Task directions -
Show every line containing "that" by copying it.

Stored records:
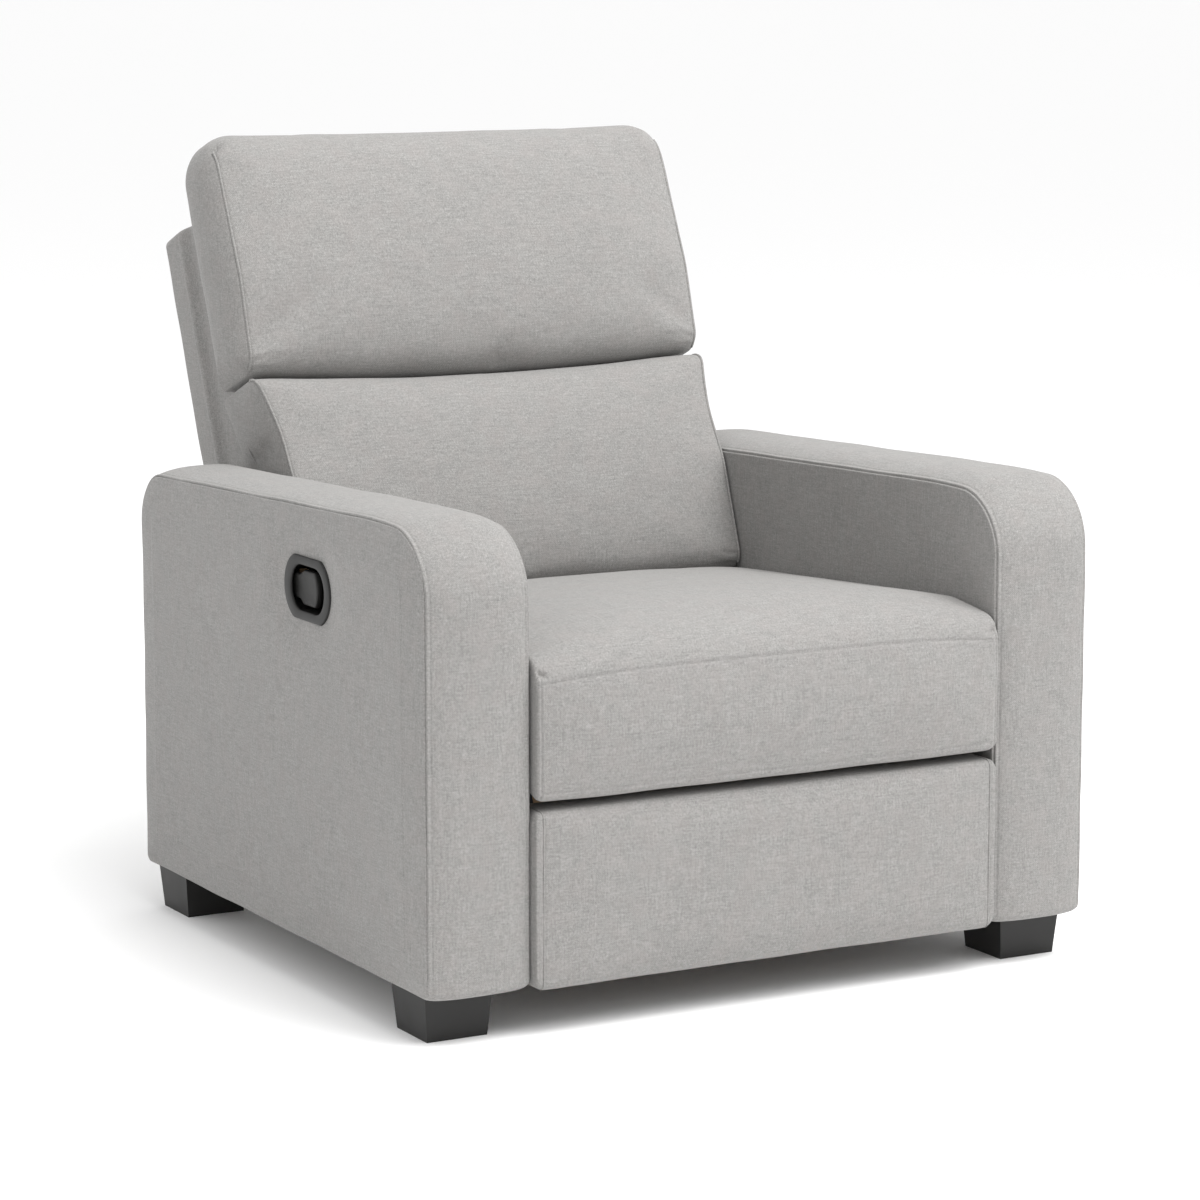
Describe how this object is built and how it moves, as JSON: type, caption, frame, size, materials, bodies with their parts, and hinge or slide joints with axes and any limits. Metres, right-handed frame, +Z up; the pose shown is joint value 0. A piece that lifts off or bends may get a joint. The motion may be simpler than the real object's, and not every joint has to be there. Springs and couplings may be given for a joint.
{
  "type": "recliner armchair",
  "caption": "Upholstered armchair with padded arms, block legs, a recessed pull handle, a spring-opened footrest and a back that reclines while the seat glides forward.",
  "frame": {"origin": "centre of the chair's box on the floor, under the middle of its width and of its depth, with the back upright and the footrest closed", "axes": "+X to the right seen from the front, +Y to the rear, +Z up"},
  "size_m": [0.9, 1.0262, 0.9829],
  "materials": {
    "fabric": "pale warm grey plain-weave upholstery with a fine fleck",
    "foam": "polyurethane foam",
    "frame_wood": "plywood and raw timber",
    "leg_black": "black lacquered wood, satin",
    "black_steel": "black powder coat",
    "zinc_steel": "zinc plate",
    "spring_steel": "oiled spring wire",
    "webbing": "black elastic webbing",
    "black_plastic": "black moulded plastic, satin"
  },
  "bodies": {
    "base": {"arm_band_left": "fabric", "arm_band_right": "fabric", "arm_outer_panel_left": "fabric", "arm_outer_panel_right": "fabric", "arm_inner_panel_left": "fabric", "arm_inner_panel_right": "fabric", "arm_frame_left": "frame_wood", "arm_frame_right": "frame_wood", "leg_front_left": "leg_black", "leg_front_right": "leg_black", "leg_rear_left": "leg_black", "leg_rear_right": "leg_black", "leg_bolts": "zinc_steel", "base_rail_left": "black_steel", "base_rail_right": "black_steel", "base_pins": "zinc_steel", "base_bolts": "zinc_steel", "cross_tubes": "black_steel", "rear_stretcher": "frame_wood", "rear_panel": "fabric", "handle_cup": "black_plastic", "release_cable": "black_plastic"},
    "handle": {"pull_handle": "black_plastic"},
    "latch": {"release_latch": "black_steel"},
    "front_swing": {"front_swing_links": "black_steel"},
    "rear_swing": {"rear_swing_links": "black_steel"},
    "seat": {"seat_plate_left": "black_steel", "seat_plate_right": "black_steel", "seat_pins": "zinc_steel", "seat_front_rail": "frame_wood", "seat_rear_rail": "frame_wood", "seat_springs": "spring_steel", "spring_clips": "zinc_steel", "seat_cushion": "fabric", "seat_foam": "foam", "drive_springs": "spring_steel"},
    "back": {"back_brackets": "black_steel", "back_post_left": "frame_wood", "back_post_right": "frame_wood", "back_top_rail": "frame_wood", "back_bottom_rail": "frame_wood", "back_webbing": "webbing", "back_cover": "fabric", "lumbar_cushion": "fabric", "lumbar_foam": "foam", "head_cushion": "fabric", "head_foam": "foam"},
    "drive": {"drive_links": "black_steel", "torque_tube": "black_steel", "short_link_rivets": "zinc_steel"},
    "rear_link": {"rear_links": "black_steel"},
    "long_link": {"long_links": "black_steel", "link_rivets": "zinc_steel"},
    "short_link": {"short_links": "black_steel"},
    "footrest": {"footrest_brackets": "black_steel", "footrest_rivets": "zinc_steel", "footrest_board": "frame_wood", "footrest_pad": "fabric", "footrest_foam": "foam"}
  },
  "joints": [
    {"name": "back_recline", "type": "hinge", "parent": "seat", "child": "back", "pos_m": [0, 0.19094, 0.33], "axis": [-1, 0, 0], "range_deg": [0, 36]},
    {"name": "front_swing_turn", "type": "hinge", "parent": "base", "child": "front_swing", "pos_m": [0, -0.21295, 0.32478], "axis": [-1, 0, 0], "range_deg": [0, 45]},
    {"name": "rear_swing_turn", "type": "hinge", "parent": "base", "child": "rear_swing", "pos_m": [0, 0.08705, 0.32478], "axis": [-1, 0, 0], "range_deg": [0, 45]},
    {"name": "seat_glide", "type": "hinge", "parent": "front_swing", "child": "seat", "pos_m": [0, -0.19906, 0.246], "axis": [-1, 0, 0], "range_deg": [-45, 0]},
    {"name": "footrest_open", "type": "hinge", "parent": "seat", "child": "drive", "pos_m": [0, -0.35906, 0.318], "axis": [-1, 0, 0], "range_deg": [0, 90], "deforming": ["drive_springs"]},
    {"name": "rear_link_turn", "type": "hinge", "parent": "seat", "child": "rear_link", "pos_m": [0, -0.32319, 0.28763], "axis": [-1, 0, 0], "range_deg": [0, 90]},
    {"name": "long_link_turn", "type": "hinge", "parent": "drive", "child": "long_link", "pos_m": [0, -0.26906, 0.105], "axis": [-1, 0, 0], "range_deg": [-90, 0]},
    {"name": "short_link_turn", "type": "hinge", "parent": "drive", "child": "short_link", "pos_m": [0, -0.28735, 0.14829], "axis": [-1, 0, 0], "range_deg": [-90, 0]},
    {"name": "footrest_turn", "type": "hinge", "parent": "long_link", "child": "footrest", "pos_m": [0, -0.41906, 0.232], "axis": [-1, 0, 0], "range_deg": [0, 90]},
    {"name": "handle_pull", "type": "hinge", "parent": "base", "child": "handle", "pos_m": [-0.438, -0.15006, 0.486], "axis": [0, 0, -1], "range_deg": [0, 35], "stiffness_Nm_per_rad": 0.6},
    {"name": "latch_release", "type": "hinge", "parent": "base", "child": "latch", "pos_m": [0, -0.09906, 0.2], "axis": [-1, 0, 0], "range_deg": [0, 5]}
  ],
  "couplings": [
    {"joint": "front_swing_turn", "follows": "back_recline", "ratio": 1.25},
    {"joint": "rear_swing_turn", "follows": "back_recline", "ratio": 1.25},
    {"joint": "seat_glide", "follows": "back_recline", "ratio": -1.25},
    {"joint": "rear_link_turn", "follows": "footrest_open", "ratio": 1},
    {"joint": "long_link_turn", "follows": "footrest_open", "ratio": -1},
    {"joint": "short_link_turn", "follows": "footrest_open", "ratio": -1},
    {"joint": "footrest_turn", "follows": "footrest_open", "ratio": 1},
    {"joint": "latch_release", "follows": "handle_pull", "ratio": 0.14286}
  ]
}
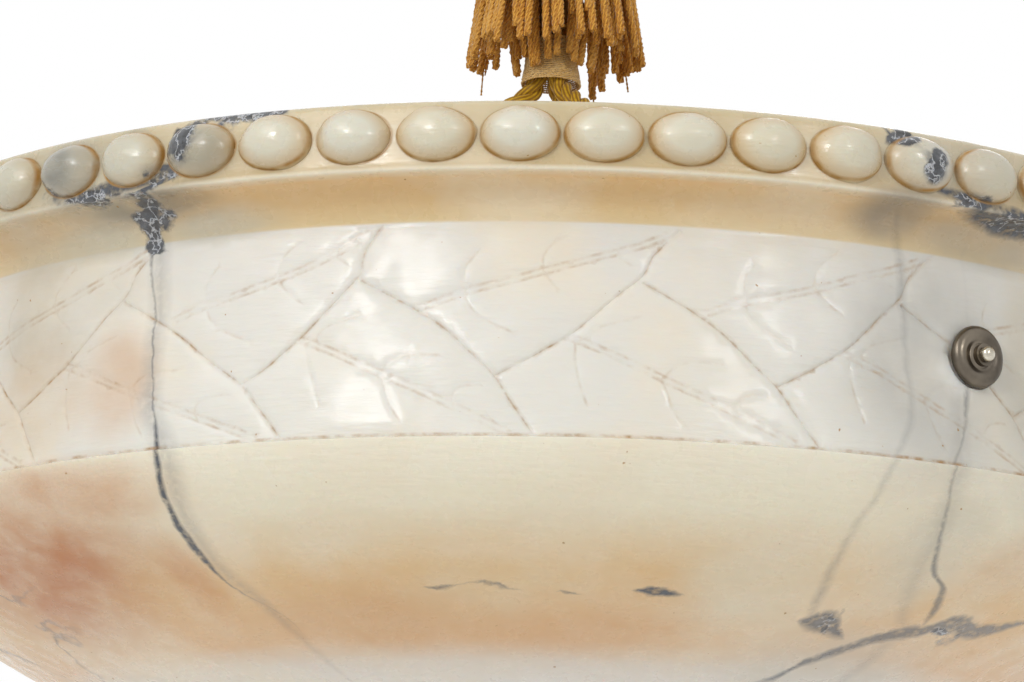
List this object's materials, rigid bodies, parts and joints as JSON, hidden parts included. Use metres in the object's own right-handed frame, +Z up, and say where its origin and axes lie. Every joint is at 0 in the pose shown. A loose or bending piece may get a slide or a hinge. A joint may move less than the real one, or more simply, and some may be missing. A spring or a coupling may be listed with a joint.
{
  "type": "alabaster bowl pendant light",
  "caption": "Carved alabaster bowl pendant with a beaded rim and leaf band, hung by silk ropes from a sliding tassel and a swivelling ceiling hook, with lamps inside.",
  "frame": {"origin": "on the ceiling, at the centre of the ceiling plate's back and on the pendant's axis", "axes": "+Z up, -Y towards the front from which the picture was taken, +X to the right"},
  "size_m": [0.4641, 0.4642, 0.5566],
  "materials": {
    "alabaster": "polished and waxed carved alabaster",
    "aged_brass": "aged, lacquer worn",
    "patinated_brass": "dark patina, rubbed at the edges",
    "bronze": "turned",
    "dark_rubber": "matt",
    "white_ceramic": "glazed",
    "steel": "plain",
    "painted_steel": "brass-coloured lacquer",
    "gold_silk": "twisted silk rope",
    "whipping_silk": "wound silk thread",
    "tassel_silk": "twisted bullion cord",
    "felt": "pressed felt",
    "nickel": "pressed and plated",
    "frosted_glass": "frosted"
  },
  "bodies": {
    "ceiling": {"ceiling_plate": "aged_brass", "hook_bush": "bronze", "flex_bush": "dark_rubber", "terminal_block": "white_ceramic"},
    "hook": {"swivel_hook": "aged_brass", "hook_nut": "aged_brass"},
    "shackle": {"shackle": "aged_brass", "shackle_pin": "aged_brass", "shackle_nut": "aged_brass"},
    "pendant": {"rope_cap": "aged_brass", "cap_screws": "steel", "main_rope": "gold_silk", "rope_cup": "aged_brass", "cup_screws": "steel", "silk_whipping": "whipping_silk", "rope_front_right": "gold_silk", "rope_rear_right": "gold_silk", "rope_left": "gold_silk", "rope_ferrule_front_right": "aged_brass", "rope_ferrule_rear_right": "aged_brass", "rope_ferrule_left": "aged_brass", "eye_bolts": "aged_brass", "inner_felt_washers": "felt", "outer_felt_washers": "felt", "rosette_front_right": "patinated_brass", "rosette_rear_right": "patinated_brass", "rosette_left": "patinated_brass", "rosette_nuts": "patinated_brass", "alabaster_bowl": "alabaster", "lamp_frame": "painted_steel", "frame_screws": "steel", "lamp_cluster": "aged_brass", "cluster_cover": "aged_brass", "cluster_gland": "aged_brass", "cluster_nipples": "aged_brass", "lampholder_shell_right": "aged_brass", "lampholder_shell_rear_left": "aged_brass", "lampholder_shell_front_left": "aged_brass", "lampholder_liner_right": "white_ceramic", "lampholder_liner_rear_left": "white_ceramic", "lampholder_liner_front_left": "white_ceramic", "shade_ring_right": "aged_brass", "shade_ring_rear_left": "aged_brass", "shade_ring_front_left": "aged_brass"},
    "tassel": {"tassel_head": "tassel_silk", "tassel_band": "tassel_silk", "tassel_ring": "tassel_silk", "tassel_skirt": "tassel_silk"},
    "lamp_right": {"lamp_cap_right": "nickel", "bulb_right": "frosted_glass"},
    "lamp_rear_left": {"lamp_cap_rear_left": "nickel", "bulb_rear_left": "frosted_glass"},
    "lamp_front_left": {"lamp_cap_front_left": "nickel", "bulb_front_left": "frosted_glass"}
  },
  "joints": [
    {"name": "hook_swivel", "type": "hinge", "parent": "ceiling", "child": "hook", "pos_m": [0, 0, -0.012], "axis": [0, 0, 1], "range_deg": [-170, 170]},
    {"name": "shackle_swing", "type": "hinge", "parent": "hook", "child": "shackle", "pos_m": [0, 0, -0.056], "axis": [1, 0, 0], "range_deg": [-30, 30]},
    {"name": "pendant_swing", "type": "hinge", "parent": "shackle", "child": "pendant", "pos_m": [0, 0, -0.074], "axis": [0, 1, 0], "range_deg": [-30, 30]},
    {"name": "tassel_lift", "type": "slide", "parent": "pendant", "child": "tassel", "axis": [0, 0, 1], "range_m": [0, 0.06]},
    {"name": "lamp_out_right", "type": "slide", "parent": "pendant", "child": "lamp_right", "axis": [0.9986, 0.0523, 0], "range_m": [0, 0.03]},
    {"name": "lamp_out_rear_left", "type": "slide", "parent": "pendant", "child": "lamp_rear_left", "axis": [-0.5446, 0.8387, 0], "range_m": [0, 0.03]},
    {"name": "lamp_out_front_left", "type": "slide", "parent": "pendant", "child": "lamp_front_left", "axis": [-0.454, -0.891, 0], "range_m": [0, 0.03]}
  ]
}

Result -
Describe how this object is built and how it moves, as JSON: type, caption, frame, size, materials, bodies with their parts, and hinge or slide joints with axes and any limits. Metres, right-handed frame, +Z up; the pose shown is joint value 0. A piece that lifts off or bends may get a joint. The motion may be simpler than the real object's, and not every joint has to be there. Springs and couplings may be given for a joint.
  "caption": "Upholstered armchair with padded arms, block legs, a recessed pull handle, a spring-opened footrest and a back that reclines while the seat glides forward.",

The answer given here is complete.